Written exercise >>
Reproduce each line exactly, including spacing and punctuation.
====== Data section
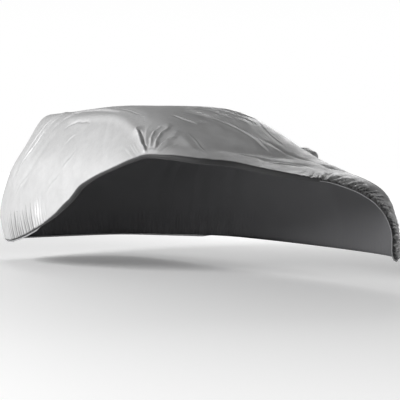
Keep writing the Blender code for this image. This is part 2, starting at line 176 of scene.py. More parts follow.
# fine folds: places along each, its crest height and half width, and the depth of the trough
# beside it, on the right of the way it runs, or on the left where it is negative
Fold = namedtuple("Fold", "name places height half_width trough")
FOLDS = [
    # the front slope
    Fold("long slope crest", [(17.8, 1.67), (7.3, 1.98), (-0.5, 2.11), (-6.5, 2.23),
                              (-10.2, 2.37), (-12.5, 2.49), (-13.0, 2.63), (-12.2, 2.84)],
         0.0085, 0.0085, 0.0060),
    Fold("short slope crest", [(31.0, 1.94), (25.8, 2.11), (18.5, 2.24)],
         0.0045, 0.0080, 0.0060),
    Fold("short upper crest", [(26.5, 1.70), (17.0, 1.92)], 0.0030, 0.0075, 0.0030),
    Fold("upper crest one", [(4.5, 1.22), (-9.5, 1.66), (-15.2, 1.99), (-19.0, 2.22)],
         0.0045, 0.0075, 0.0035),
    Fold("upper crest two", [(-6.5, 1.10), (-15.5, 1.62), (-22.0, 1.95), (-25.0, 2.15)],
         0.0040, 0.0070, 0.0035),
    Fold("upper crest three", [(-17.0, 1.05), (-23.5, 1.76), (-29.8, 2.05), (-31.5, 2.24)],
         0.0050, 0.0080, 0.0050),
    Fold("upper crest four", [(-26.0, 1.05), (-30.0, 1.66), (-36.5, 2.00)],
         0.0040, 0.0070, 0.0040),
    Fold("upper crest five", [(-33.0, 1.05), (-36.5, 1.71), (-45.5, 2.10)],
         0.0050, 0.0080, 0.0050),
    Fold("slope edge crest", [(-42.0, 2.08), (-33.0, 2.30), (-29.2, 2.48), (-27.4, 2.70)],
         0.0026, 0.0100, 0.0026),
    Fold("low slope crest", [(29.2, 2.47), (27.8, 2.64), (27.2, 2.86)],
         0.0032, 0.0065, -0.0020),
    # the pinch above the hem's highest place, and the fan that runs from it
    Fold("pinch crest", [(52.9, 2.36), (52.2, 2.46), (51.6, 2.60), (50.8, 2.86)],
         0.0120, 0.0110, 0.0),
    Fold("pinch valley", [(51.0, 2.41), (50.8, 2.49), (50.5, 2.62), (50.1, 2.82)],
         -0.0150, 0.0090, 0.0),
    Fold("fan crest nought", [(49.9, 2.70), (48.9, 2.52), (48.0, 2.40), (46.4, 2.30)],
         0.0030, 0.0105, -0.0020),
    Fold("fan crest one", [(48.3, 2.76), (46.9, 2.56), (44.5, 2.43), (40.5, 2.32)],
         0.0095, 0.0115, -0.0090),
    Fold("fan crest two", [(47.0, 2.79), (44.6, 2.59), (41.8, 2.47), (36.8, 2.35)],
         0.0095, 0.0115, -0.0095),
    Fold("fan crest three", [(46.2, 2.80), (42.8, 2.66), (40.0, 2.59), (36.0, 2.55)],
         0.0060, 0.0090, -0.0070),
    Fold("fan crest four", [(45.2, 2.85), (41.5, 2.75), (37.2, 2.67)],
         0.0040, 0.0090, -0.0040),
    Fold("pinch pleat one", [(56.6, 2.68), (55.0, 2.82), (54.0, 2.94)],
         0.0012, 0.0075, 0.0015),
    Fold("pinch pleat two", [(55.2, 2.66), (54.0, 2.81), (53.2, 2.93)],
         0.0014, 0.0075, 0.0016),
    Fold("pinch pleat three", [(59.5, 2.72), (57.4, 2.86), (56.0, 2.99)],
         0.0007, 0.0080, 0.0008),
    # the deck
    Fold("valley", [(-19.0, 2.60), (-21.0, 2.77), (-21.8, 2.87), (-24.5, 2.96),
                    (-30.0, 3.09)], -0.0090, 0.0250, 0.0),
    Fold("bump crease", [(-40.5, 2.74), (-43.5, 2.86), (-46.0, 2.97), (-46.5, 3.06)],
         -0.0100, 0.0120, 0.0),
    Fold("deck crest one", [(-1.8, 3.06), (-12.2, 3.12), (-20.0, 3.21)],
         0.0045, 0.0100, 0.0055),
    Fold("deck crest two", [(-30.8, 3.20), (-35.0, 3.29), (-39.5, 3.39)],
         0.0050, 0.0100, 0.0070),
    Fold("deck crest three", [(10.0, 2.85), (1.8, 2.93), (-6.0, 3.01)],
         0.0030, 0.0110, 0.0030),
    # the top and its rear corner
    Fold("rail groove", [(106.5, 2.40), (104.6, 2.28), (101.5, 2.21), (98.0, 2.19),
                         (94.7, 2.19), (91.5, 2.22)], -0.0065, 0.0130, 0.0),
    Fold("roof line", [(113.5, 2.19), (111.3, 1.92), (111.0, 1.48), (106.0, 1.24),
                       (97.0, 1.22), (86.0, 1.32), (75.0, 1.48), (66.0, 1.68)],
         0.0070, 0.0130, 0.0060),
    Fold("roof front crease", [(71.0, 1.28), (57.5, 1.63), (50.0, 1.97)],
         -0.0050, 0.0110, -0.0030),
    Fold("tail crest one", [(116.6, 1.92), (117.6, 2.19), (118.3, 2.36), (119.1, 2.60),
                            (120.1, 2.87), (121.0, 3.23), (121.8, 3.80), (123.2, 4.25)],
         0.0090, 0.0085, 0.0110),
    Fold("tail crest two", [(120.2, 1.96), (121.5, 2.19), (122.6, 2.50), (123.8, 2.80),
                            (124.2, 3.12), (123.2, 3.45)], 0.0090, 0.0085, 0.0110),
    Fold("tail crest three", [(112.6, 2.14), (114.4, 2.36), (115.4, 2.70)],
         0.0050, 0.0075, 0.0060),
    Fold("tail crest four", [(123.8, 2.02), (125.4, 2.34), (127.0, 2.70)],
         0.0050, 0.0085, 0.0060),
    Fold("tail crest five", [(118.4, 1.96), (119.6, 2.22), (120.6, 2.52), (121.6, 2.84)],
         0.0050, 0.0070, 0.0070),
    Fold("tail crest six", [(124.6, 3.30), (125.4, 3.75), (125.8, 4.30)],
         0.0045, 0.0100, 0.0050),
    # the near side
    Fold("side crest one", [(90.8, 2.80), (93.2, 3.11), (94.6, 3.48)],
         0.0022, 0.0120, 0.0022),
    Fold("side crest two", [(95.0, 3.70), (99.2, 4.10), (102.0, 4.52)],
         0.0022, 0.0140, 0.0022),
    Fold("side crest three", [(114.0, 3.80), (117.8, 4.22), (120.2, 4.60)],
         0.0026, 0.0140, 0.0026),
    Fold("side crest four", [(101.0, 2.68), (99.5, 2.56), (97.2, 2.46)],
         0.0022, 0.0110, 0.0022),
    Fold("side crest five", [(95.0, 4.28), (90.5, 4.45), (87.2, 4.53)],
         0.0022, 0.0140, 0.0022),
]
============
Solution for this exercise >>
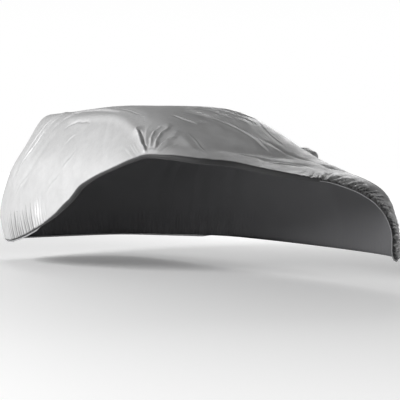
Keep writing the Blender code for this image. This is part 2, starting at line 176 of scene.py. More parts follow.
# fine folds: places along each, its crest height and half width, and the depth of the trough
# beside it, on the right of the way it runs, or on the left where it is negative
Fold = namedtuple("Fold", "name places height half_width trough")
FOLDS = [
    # the front slope
    Fold("long slope crest", [(17.8, 1.67), (7.3, 1.98), (-0.5, 2.11), (-6.5, 2.23),
                              (-10.2, 2.37), (-12.5, 2.49), (-13.0, 2.63), (-12.2, 2.84)],
         0.0085, 0.0085, 0.0060),
    Fold("short slope crest", [(31.0, 1.94), (25.8, 2.11), (18.5, 2.24)],
         0.0045, 0.0080, 0.0060),
    Fold("short upper crest", [(26.5, 1.70), (17.0, 1.92)], 0.0030, 0.0075, 0.0030),
    Fold("upper crest one", [(4.5, 1.22), (-9.5, 1.66), (-15.2, 1.99), (-19.0, 2.22)],
         0.0045, 0.0075, 0.0035),
    Fold("upper crest two", [(-6.5, 1.10), (-15.5, 1.62), (-22.0, 1.95), (-25.0, 2.15)],
         0.0040, 0.0070, 0.0035),
    Fold("upper crest three", [(-17.0, 1.05), (-23.5, 1.76), (-29.8, 2.05), (-31.5, 2.24)],
         0.0050, 0.0080, 0.0050),
    Fold("upper crest four", [(-26.0, 1.05), (-30.0, 1.66), (-36.5, 2.00)],
         0.0040, 0.0070, 0.0040),
    Fold("upper crest five", [(-33.0, 1.05), (-36.5, 1.71), (-45.5, 2.10)],
         0.0050, 0.0080, 0.0050),
    Fold("slope edge crest", [(-42.0, 2.08), (-33.0, 2.30), (-29.2, 2.48), (-27.4, 2.70)],
         0.0026, 0.0100, 0.0026),
    Fold("low slope crest", [(29.2, 2.47), (27.8, 2.64), (27.2, 2.86)],
         0.0032, 0.0065, -0.0020),
    # the pinch above the hem's highest place, and the fan that runs from it
    Fold("pinch crest", [(52.9, 2.36), (52.2, 2.46), (51.6, 2.60), (50.8, 2.86)],
         0.0120, 0.0110, 0.0),
    Fold("pinch valley", [(51.0, 2.41), (50.8, 2.49), (50.5, 2.62), (50.1, 2.82)],
         -0.0150, 0.0090, 0.0),
    Fold("fan crest nought", [(49.9, 2.70), (48.9, 2.52), (48.0, 2.40), (46.4, 2.30)],
         0.0030, 0.0105, -0.0020),
    Fold("fan crest one", [(48.3, 2.76), (46.9, 2.56), (44.5, 2.43), (40.5, 2.32)],
         0.0095, 0.0115, -0.0090),
    Fold("fan crest two", [(47.0, 2.79), (44.6, 2.59), (41.8, 2.47), (36.8, 2.35)],
         0.0095, 0.0115, -0.0095),
    Fold("fan crest three", [(46.2, 2.80), (42.8, 2.66), (40.0, 2.59), (36.0, 2.55)],
         0.0060, 0.0090, -0.0070),
    Fold("fan crest four", [(45.2, 2.85), (41.5, 2.75), (37.2, 2.67)],
         0.0040, 0.0090, -0.0040),
    Fold("pinch pleat one", [(56.6, 2.68), (55.0, 2.82), (54.0, 2.94)],
         0.0012, 0.0075, 0.0015),
    Fold("pinch pleat two", [(55.2, 2.66), (54.0, 2.81), (53.2, 2.93)],
         0.0014, 0.0075, 0.0016),
    Fold("pinch pleat three", [(59.5, 2.72), (57.4, 2.86), (56.0, 2.99)],
         0.0007, 0.0080, 0.0008),
    # the deck
    Fold("valley", [(-19.0, 2.60), (-21.0, 2.77), (-21.8, 2.87), (-24.5, 2.96),
                    (-30.0, 3.09)], -0.0090, 0.0250, 0.0),
    Fold("bump crease", [(-40.5, 2.74), (-43.5, 2.86), (-46.0, 2.97), (-46.5, 3.06)],
         -0.0100, 0.0120, 0.0),
    Fold("deck crest one", [(-1.8, 3.06), (-12.2, 3.12), (-20.0, 3.21)],
         0.0045, 0.0100, 0.0055),
    Fold("deck crest two", [(-30.8, 3.20), (-35.0, 3.29), (-39.5, 3.39)],
         0.0050, 0.0100, 0.0070),
    Fold("deck crest three", [(10.0, 2.85), (1.8, 2.93), (-6.0, 3.01)],
         0.0030, 0.0110, 0.0030),
    # the top and its rear corner
    Fold("rail groove", [(106.5, 2.40), (104.6, 2.28), (101.5, 2.21), (98.0, 2.19),
                         (94.7, 2.19), (91.5, 2.22)], -0.0065, 0.0130, 0.0),
    Fold("roof line", [(113.5, 2.19), (111.3, 1.92), (111.0, 1.48), (106.0, 1.24),
                       (97.0, 1.22), (86.0, 1.32), (75.0, 1.48), (66.0, 1.68)],
         0.0070, 0.0130, 0.0060),
    Fold("roof front crease", [(71.0, 1.28), (57.5, 1.63), (50.0, 1.97)],
         -0.0050, 0.0110, -0.0030),
    Fold("tail crest one", [(116.6, 1.92), (117.6, 2.19), (118.3, 2.36), (119.1, 2.60),
                            (120.1, 2.87), (121.0, 3.23), (121.8, 3.80), (123.2, 4.25)],
         0.0090, 0.0085, 0.0110),
    Fold("tail crest two", [(120.2, 1.96), (121.5, 2.19), (122.6, 2.50), (123.8, 2.80),
                            (124.2, 3.12), (123.2, 3.45)], 0.0090, 0.0085, 0.0110),
    Fold("tail crest three", [(112.6, 2.14), (114.4, 2.36), (115.4, 2.70)],
         0.0050, 0.0075, 0.0060),
    Fold("tail crest four", [(123.8, 2.02), (125.4, 2.34), (127.0, 2.70)],
         0.0050, 0.0085, 0.0060),
    Fold("tail crest five", [(118.4, 1.96), (119.6, 2.22), (120.6, 2.52), (121.6, 2.84)],
         0.0050, 0.0070, 0.0070),
    Fold("tail crest six", [(124.6, 3.30), (125.4, 3.75), (125.8, 4.30)],
         0.0045, 0.0100, 0.0050),
    # the near side
    Fold("side crest one", [(90.8, 2.80), (93.2, 3.11), (94.6, 3.48)],
         0.0022, 0.0120, 0.0022),
    Fold("side crest two", [(95.0, 3.70), (99.2, 4.10), (102.0, 4.52)],
         0.0022, 0.0140, 0.0022),
    Fold("side crest three", [(114.0, 3.80), (117.8, 4.22), (120.2, 4.60)],
         0.0026, 0.0140, 0.0026),
    Fold("side crest four", [(101.0, 2.68), (99.5, 2.56), (97.2, 2.46)],
         0.0022, 0.0110, 0.0022),
    Fold("side crest five", [(95.0, 4.28), (90.5, 4.45), (87.2, 4.53)],
         0.0022, 0.0140, 0.0022),
]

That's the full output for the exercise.